Si jamais un jour une caméra le croise, il n'aura pas besoin de parler, ni de
dire merci. Son visage se chargera de véhiculer tout ce qu'il faut pour
satisfaire les plus talentueux réalisateurs du monde. Il est un peu à l'image d'Alger,
comme l'a dit Fellag avec beaucoup d'humour en parlant des « Shab rejla» de Bab
El Oued, je le dis avec le plus grand sérieux concernant Rafik, lui c'est la
personnification de la pierre d'Alger, c'est son prolongement, il fait partie
du décor, comme un tableau jauni accroché au-dessus d'une porte. Lorsque les
rideaux des commerces baissent et que les rats assiègent la rue, quand les gens
s'enferment devant leur poste de télé, c'est son heure: on le voit arriver,
surgissant de nulle part, avec sa table aussi lumineuse qu'un tapis rouge à
Cannes qu'il traine calmement. Le poste crachouille doucement puis la voix d'El
Hachemi Guerouabi s'élève et emplit le silence du soir du quartier populaire
devenu silencieux. Les jeunes sortent de leurs tanières, un joint à la main,
jetant des regards craintifs à droite et à gauche pour s'assurer que les flics
ne sont pas aux alentours, et forment un cercle autour de Boudha pour jouer aux
dominos, en riant, en vociférant, en criant. On dirait presque qu'ils sont heureux,
ces night-boys d'Alger. Et puis un jour Boudha est parti et n'est jamais
revenu. A la place, une affiche qui annonce la prochaine construction d'un
café. Depuis ma fenêtre, je regarde la rue vide qui ressemble à ce cliché de la
ville western avant le combat à mort de deux pistoleros. De ce vendeur de
garos, je garde un souvenir. Celui d'un sourire tout à la fois énigmatique et
profondément humain.
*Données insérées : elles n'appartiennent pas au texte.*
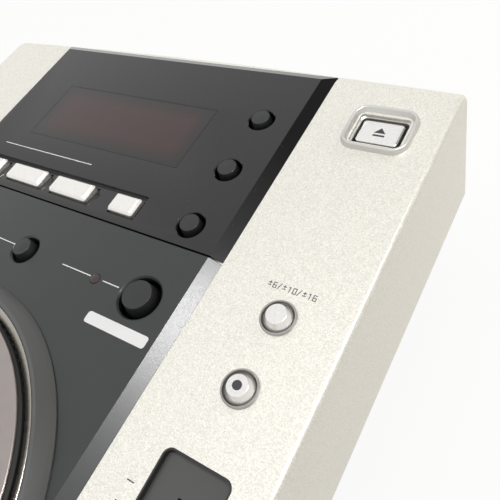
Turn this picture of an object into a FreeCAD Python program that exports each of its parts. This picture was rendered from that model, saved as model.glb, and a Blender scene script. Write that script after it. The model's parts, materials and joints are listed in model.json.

Ce soir là, assis sur le banc qui fait face à mon
immeuble, je grattais l'air de « Ya Rayeh» de Dahman El Harrachi, ça lui a plu,
il a esquissé un sourire complice... Et puis c'est tout. L'acteur est mort mais
le film continue. Maintenant, lorsque le vendeur du bureau tabac me dit merci,
j'ai envie de l'insulter, allez savoir pourquoi?